Au-delà de l’État-nation
Selon Caroline Douki et Philippe Minard, coordinateurs de ce numéro spécial, l’« histoire globale » ou l’« histoire mondiale » a pour objectif de « dépasser le compartimentage national des recherches historiques, pour saisir tous les phénomènes qui excèdent les frontières étatiques ». Cette visée repose sur le constat que les compartimentages nationaux « tendent à escamoter ou à rendre peu visibles tous les phénomènes d’interrelation et de connexions, en imperméabilisant les frontières, en détachant les objets des contextes et les liens transétatiques ». L’histoire globale tire aussi la justification de sa remise en cause du cadre de l’État-nation du fait que celui-ci est une création relativement récente dont on peut bien évidemment interroger la pertinence pour délimiter des objets précédant son avènement politique. Elle serait ainsi une façon d’éloigner les risques d’anachronisme et d’analyse téléologique. L’État-nation comme cadre d’analyse n’est pas sa seule cible puisque l’histoire globale peut être vue également comme un refus d’une certaine tradition monographique attachée à retracer l’histoire d’une région, d’un pays, ou d’une ville, cette approche micro-historique négligeant le lointain, comme l’avait déjà regretté il y a quelques années Serge Gruzinski dans les Annales [5]. Cependant, Jean-Paul Zuniga, dans sa contribution au numéro spécial, refuse cette façon d’opposer a priori ces deux extrémités de l’échelle spatiale utilisée par les historiens. Il remarque qu’il n’y a en réalité aucune incompatibilité entre l’histoire globale, qu’il faut bien distinguer de l’« histoire totale de nos aînés », et la microstoria d’origine italienne, qui a connu également un grand développement et qu’il faut distinguer des monographies locales traditionnelles. On y retrouverait la même volonté de décloisonnement disciplinaire et le même souci de faire éclater des cloisonnements géographiques ou culturels convenus.
L’histoire globale correspond bien évidemment aussi à un besoin de connaissance stimulé par le thème aujourd’hui récurrent de la « globalisation ». Cependant, comme le soulignent encore Caroline Douki et Philippe Minard, les auteurs qui se réclament de l’histoire globale « s’accordent à considérer l’absolue nécessité de sortir du faux dilemme induit par les deux manières communément répandues de considérer la “globalisation” : tantôt elle est décrite comme un phénomène récent, caractéristique de l’époque contemporaine, tantôt au contraire, on déclare que les hommes, les marchandises et les idées ont toujours circulé et qu’il n’y a rien de neuf sous le soleil ». L’histoire mondiale aurait ainsi pour vocation de « périodiser » et d’« historiciser » la mondialisation en prenant en compte la multiplicité des formes de contacts, d’interconnexions et de circulations qu’elle a pu engendrer, de convoquer toutes les disciplines et d’échapper ainsi au déterminisme économique qui a pu peser sur son analyse.
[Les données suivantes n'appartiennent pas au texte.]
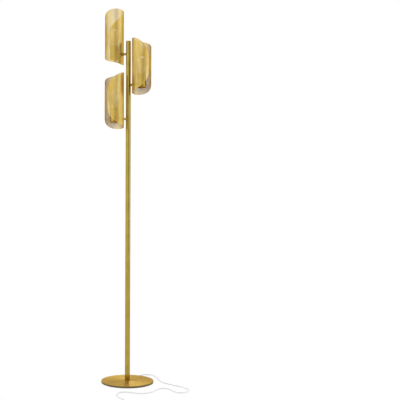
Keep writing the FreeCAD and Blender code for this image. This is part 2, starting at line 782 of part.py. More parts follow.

De telles études nécessitent des objets « mondiaux » qui fournissent aux auteurs des contextes et des cadres et qui légitiment leur entreprise. Dans un numéro des Annales de 2001, déjà consacré à l’histoire globale, Sanjay Subrahmanyam s’interrogeait sur les grands phénomènes qui unifièrent le monde au début de la période moderne, permettant aux habitants des diverses parties du globe, en dépit de leur dispersion, d’imaginer pour la première fois l’existence d’événements se produisant véritablement à l’échelle mondiale. Il citait plusieurs types d’événements qui avaient été pris en compte par les historiens comme les microbes, par exemple, « qui se propagèrent d’un bout à l’autre de l’Eurasie durant la grande période mongole et immédiatement après, entraînant des épidémies de peste aux confins des terres eurasiennes ». Il citait aussi l’argent et les métaux précieux « dont d’autres chercheurs ont patiemment retracé le cheminement de par le monde depuis les grands gisements de Potosi en Bolivie à partie des années 1570, ou du Japon à peu près à la même époque, entraînant parfois de désastreux effets d’inflation et à l’origine de révoltes sociales » [6]. Alfred Crosby a lui montré que si un petit nombre de personnes voyageait à travers les continents dans le passé, provoquant, jusqu’à un certain degré, des échanges génétiques et de microbes entre des populations distantes, la fin du XVe siècle marqua le début d’une augmentation considérable de nouveaux contacts physiques entre les Européens, les Africains, les Américains et les habitants de certaines îles atlantiques. Les plantes et les animaux aussi, qui présentaient un potentiel de développement pour l’agriculture et l’élevage, commencèrent à voyager sur une grande échelle. Cependant ces mouvements à l’échelle planétaire annihilèrent aussi parfois d’anciens styles de vie et décimèrent d’anciennes populations à cause des épidémies dévastatrices qu’ils provoquèrent [7].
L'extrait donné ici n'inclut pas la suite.